# Instructions for the task:
Starting with the line that contains "Vector(0, DETENT_Y, BALL_Z)))" and stopping after the line that contains "record = json.load(file)", output every line exactly as it stands.

# Modeling code records:
....

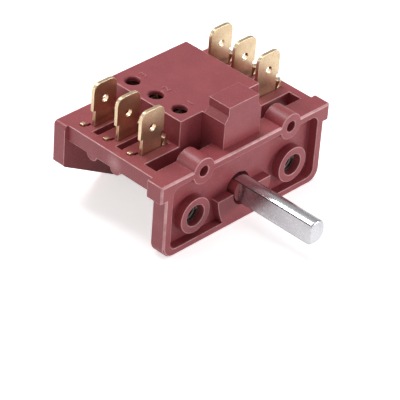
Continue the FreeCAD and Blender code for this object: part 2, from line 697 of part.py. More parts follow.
def ribbon(middle, thickness, y0, y1):
    """A bent strip of even thickness on a centre line of (x, z) points."""
    first = (2 * middle[0][0] - middle[1][0], 2 * middle[0][1] - middle[1][1])
    last = (2 * middle[-1][0] - middle[-2][0], 2 * middle[-1][1] - middle[-2][1])
    chain = [first] + middle + [last]
    sides = []
    for distance in (thickness / 2, -thickness / 2):
        corners = zip(chain, chain[1:], chain[2:])
        sides.append([offset_point(before, here, after, distance) for before, here, after in corners])
    return prism_y(sides[0] + sides[1][::-1], y0, y1)


def leaf_with_holes(row):
    """A leaf with its rivet hole and its contact hole."""
    y = circuit_y(row)
    holes = [rod_z(RIVET_X, y, RIVET_SHANK + SEAT_FIT, DECK_LOW - 1, DECK_LOW + 1),
             rod_z(-CONTACT_X, y, RIVET_SHANK + SEAT_FIT, LEAF_LOW - 1, LEAF_HIGH + 1)]
    return leaf(row).cut(holes)


def post_z(x, y, radius, z0, z1):
    """A short round post along Z, drawn with a fixed number of flats."""
    corners = []
    for side in range(RIVET_SIDES):
        angle = 2 * math.pi * side / RIVET_SIDES
        corners.append(Vector(x + radius * math.cos(angle), y + radius * math.sin(angle), z0))
    return Part.Face(Part.makePolygon(corners + corners[:1])).extrude(Vector(0, 0, z1 - z0))


def riveted(x, y, low_radius, low0, low1, high_radius, high0, high1):
    """A riveted piece: a head below, a shank, and a head above."""
    below = post_z(x, y, low_radius, low0, low1)
    above = post_z(x, y, high_radius, high0, high1)
    return below.fuse([above, post_z(x, y, RIVET_SHANK, low0, high1)])


def leaf_rivet(row):
    """The rivet that holds a leaf on its terminal."""
    top = DECK_LOW + LEAF_THICK
    return riveted(RIVET_X, circuit_y(row), TAIL_RADIUS, STRIP_LOW - TAIL_HEIGHT, STRIP_LOW, RIVET_HEAD, top,
                   top + RIVET_HEIGHT)


def moving_contact(row):
    """The contact button under a leaf's free end."""
    face = LEAF_LOW - CONTACT_THICK
    tail = LEAF_HIGH + TAIL_HEIGHT
    return riveted(-CONTACT_X, circuit_y(row), CONTACT_RADIUS, face, LEAF_LOW, TAIL_RADIUS, LEAF_HIGH, tail)


def fixed_contact(row):
    """The contact button on a left terminal."""
    under = SHELF_TOP - TAB_THICK
    tail = under - TAIL_HEIGHT
    face = SHELF_TOP + CONTACT_THICK
    return riveted(-CONTACT_X, circuit_y(row), TAIL_RADIUS, tail, under, CONTACT_RADIUS, SHELF_TOP, face)


def nut():
    """A captive nut plate on the right-hand side."""
    middle = FIXING_PITCH / 2
    half = NUT_WIDTH / 2
    back = PLATE_DEPTH + NUT_THICK
    top = NUT_BLOCK_LOW + NUT_HEIGHT
    plate = block(middle - half, middle + half, PLATE_DEPTH, back, NUT_BLOCK_LOW, top)
    return plate.cut(rod_y(middle, 0, NUT_HOLE, PLATE_DEPTH - 1, back + 1))


write("housing", housing())
write("cam_drum", drum())
write("drive_shaft", shaft())
write("detent_ball", Part.makeSphere(BALL_RADIUS, Vector(0, DETENT_Y, BALL_Z)))
write("detent_spring", detent_spring())
write("nut_right", nut())
write("nut_left", flipped(nut()))
write("terminal_right_front", single_terminal())
write("terminal_right_link", link_terminal())
for row, name in enumerate(("front", "middle", "rear")):
    write("terminal_left_" + name, left_terminal(row))
    write("leaf_" + name, leaf_with_holes(row))
    write("leaf_rivet_" + name, leaf_rivet(row))
    write("moving_contact_" + name, moving_contact(row))
    write("fixed_contact_" + name, fixed_contact(row))
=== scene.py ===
# %% [markdown]
# # An oven selector switch, dressed for a close look
#
# The construction model already holds every solid of the switch in its real place. This lesson loads it as
# a fixed frame and gives each piece what a hand would feel on the real one: broken edges, rolled bends,
# threads in the nuts and a finish of its own. Nothing is moved, because the solids say where each piece is.
# Every dressed piece is a copy, and the solid under it is hidden.

# %% Load the frame
import json
import math

import bmesh
import bpy
from mathutils import Matrix, Vector
from mathutils.bvhtree import BVHTree

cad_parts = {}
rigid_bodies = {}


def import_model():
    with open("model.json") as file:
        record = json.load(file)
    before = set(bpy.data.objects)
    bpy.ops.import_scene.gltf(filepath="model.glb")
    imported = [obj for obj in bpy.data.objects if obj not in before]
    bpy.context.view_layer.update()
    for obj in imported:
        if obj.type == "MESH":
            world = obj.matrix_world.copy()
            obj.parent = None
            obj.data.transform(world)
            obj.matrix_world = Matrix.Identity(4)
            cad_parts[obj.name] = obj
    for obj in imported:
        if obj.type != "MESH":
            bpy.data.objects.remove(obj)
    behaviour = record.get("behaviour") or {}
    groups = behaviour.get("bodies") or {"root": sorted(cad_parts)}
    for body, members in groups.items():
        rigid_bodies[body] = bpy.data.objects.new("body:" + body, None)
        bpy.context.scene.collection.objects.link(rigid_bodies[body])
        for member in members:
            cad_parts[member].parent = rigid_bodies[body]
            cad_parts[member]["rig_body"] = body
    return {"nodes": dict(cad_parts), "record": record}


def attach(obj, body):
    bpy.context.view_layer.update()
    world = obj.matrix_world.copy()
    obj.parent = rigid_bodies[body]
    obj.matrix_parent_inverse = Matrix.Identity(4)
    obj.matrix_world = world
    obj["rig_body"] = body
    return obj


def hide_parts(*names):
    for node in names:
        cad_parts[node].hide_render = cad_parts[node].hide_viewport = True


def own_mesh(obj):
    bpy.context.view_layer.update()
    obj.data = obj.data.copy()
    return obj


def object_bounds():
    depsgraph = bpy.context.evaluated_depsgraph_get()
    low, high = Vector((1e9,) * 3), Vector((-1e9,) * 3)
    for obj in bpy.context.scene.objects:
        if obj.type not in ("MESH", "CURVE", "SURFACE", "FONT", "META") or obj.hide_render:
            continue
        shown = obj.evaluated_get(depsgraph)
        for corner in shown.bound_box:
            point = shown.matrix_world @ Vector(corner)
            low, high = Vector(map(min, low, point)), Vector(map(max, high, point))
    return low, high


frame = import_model()
cad_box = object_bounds()
MM = 0.001
low, high = cad_box
print("size in mm:", [round((b - a) / MM, 1) for a, b in zip(low, high)])

# %% [markdown]
# ## The camera
#
# A long lens looks at the switch from its front left and from above. Its place was worked out from points
# that can be found both in the solids and in the picture. A camera could be aimed with a constraint, but a
# plain matrix says exactly where it stands and which way is up, so the view is the same on every run.

# %% Place the camera
PICTURE_WIDTH = 400
SENSOR_WIDTH = 36.0
CAMERA_AZIMUTH = math.radians(-47.611)
CAMERA_HEIGHT = math.radians(34.818)
CAMERA_ROLL = math.radians(4.404)
CAMERA_DISTANCE = 488.80 * MM
CAMERA_SIDE = 9.0078 * MM
CAMERA_LIFT = 2.0675 * MM
CAMERA_CLIP = 50 * MM
FOCAL_PIXELS = 2434.25


def added(name, data):
    """A new object in the scene for a mesh, a camera, a lamp or a text."""
    thing = bpy.data.objects.new(name, data)
    bpy.context.scene.collection.objects.link(thing)
    return thing


def camera_axes():
    """The camera's right, up and backward directions."""
    level = math.cos(CAMERA_HEIGHT)
    back = Vector((math.sin(CAMERA_AZIMUTH) * level, -math.cos(CAMERA_AZIMUTH) * level,
                   math.sin(CAMERA_HEIGHT)))
    right = Vector((math.cos(CAMERA_AZIMUTH), math.sin(CAMERA_AZIMUTH), 0))
    up = back.cross(right)
    turned_right = right * math.cos(CAMERA_ROLL) + up * math.sin(CAMERA_ROLL)
    turned_up = up * math.cos(CAMERA_ROLL) - right * math.sin(CAMERA_ROLL)
    return turned_right, turned_up, back


camera_data = bpy.data.cameras.new("camera")
camera_data.sensor_width = SENSOR_WIDTH
camera_data.lens = FOCAL_PIXELS / PICTURE_WIDTH * SENSOR_WIDTH
camera_data.clip_start = CAMERA_CLIP
camera = added("camera", camera_data)
right, up, back = camera_axes()
spot = back * CAMERA_DISTANCE - right * CAMERA_SIDE - up * CAMERA_LIFT
rows = [[right[i], up[i], back[i], spot[i]] for i in range(3)] + [[0, 0, 0, 1]]
camera.matrix_world = Matrix(rows)
bpy.context.scene.camera = camera
print("camera at", [round(v / MM, 1) for v in spot], "mm, lens", round(camera_data.lens, 1))

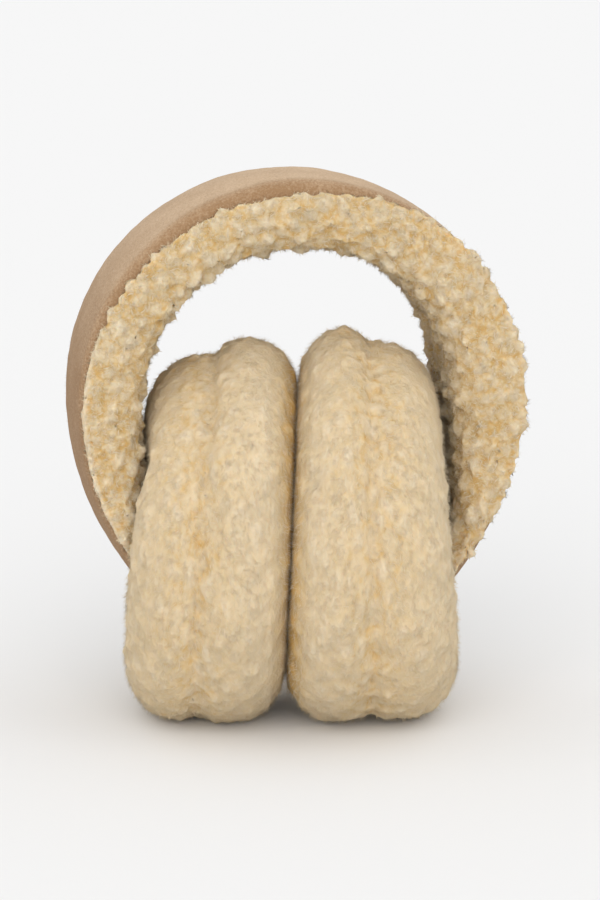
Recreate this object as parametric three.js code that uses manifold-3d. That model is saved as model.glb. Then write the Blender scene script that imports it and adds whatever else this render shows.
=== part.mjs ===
// Sheepskin earmuffs at rest: the band springs shut, so the two pads press together and stand on the surface.
// The headband is a strip of suede, rolled over along both edges and lined with the wool of the same skin.
// Each ear pad is two round pieces of sheepskin sewn rim to rim with the wool outward, one towards the ear
// and one outward, and each end of the headband is sewn into a pocket in the outer piece.
// Millimetres, +Z up, front towards -Y, origin on the surface in the middle of the whole.
import * as THREE from 'three';
import { mergeVertices } from 'three/addons/utils/BufferGeometryUtils.js';
import Module from 'manifold-3d';

const wasm = await Module();
wasm.setup();

// Headband
const BAND_WIDTH = 50;
const BAND_RADIUS = 70.2; // outer face of the suede over the top half
const BAND_RISE = 44.1; // the band's widest point above the pads' centres
const BAND_SWEEP = 50; // degrees that each side runs on below the widest point
const BAND_SEAT = 11; // depth of the band's end inside the outer face of a pad
const BAND_YAW = 9; // degrees that the band is turned on the pads
const BAND_CROWN = 1.2; // the suede stands this much prouder along its middle
const SUEDE_WALL = 1.8;
const EDGE_ROLL = 5; // radius of the rolled edges
const EDGE_LIP = 1.5; // straight lip past the roll

// Wool
const LINING_PILE = 19.7; // depth of the wool under the band
const LINING_BULGE = 4.5; // the lining stands this far out past the suede's edges
const LINING_TURN = 8; // depth over which the lining's locks turn from sideways to straight in
const LOCK_HEIGHT = 3; // from the foot of a lock to its tip
const LOCK_SPACING = 6.5;
const PATTERN_STEP = 100; // more rows than any piece has, so that no two patterns share a row
const LOCK_SMALLEST = 0.25; // height of the lowest lock as a share of the highest
const BAND_LOCK_STRETCH = 1.35; // length of a lock along the band as a share of the spacing
const FACE_LOCK_STRETCH = 1.2; // the same on the outer face of a pad, towards its middle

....

# Exercise response:
write("detent_ball", Part.makeSphere(BALL_RADIUS, Vector(0, DETENT_Y, BALL_Z)))
write("detent_spring", detent_spring())
write("nut_right", nut())
write("nut_left", flipped(nut()))
write("terminal_right_front", single_terminal())
write("terminal_right_link", link_terminal())
for row, name in enumerate(("front", "middle", "rear")):
    write("terminal_left_" + name, left_terminal(row))
    write("leaf_" + name, leaf_with_holes(row))
    write("leaf_rivet_" + name, leaf_rivet(row))
    write("moving_contact_" + name, moving_contact(row))
    write("fixed_contact_" + name, fixed_contact(row))
=== scene.py ===
# %% [markdown]
# # An oven selector switch, dressed for a close look
#
# The construction model already holds every solid of the switch in its real place. This lesson loads it as
# a fixed frame and gives each piece what a hand would feel on the real one: broken edges, rolled bends,
# threads in the nuts and a finish of its own. Nothing is moved, because the solids say where each piece is.
# Every dressed piece is a copy, and the solid under it is hidden.

# %% Load the frame
import json
import math

import bmesh
import bpy
from mathutils import Matrix, Vector
from mathutils.bvhtree import BVHTree

cad_parts = {}
rigid_bodies = {}


def import_model():
    with open("model.json") as file:
        record = json.load(file)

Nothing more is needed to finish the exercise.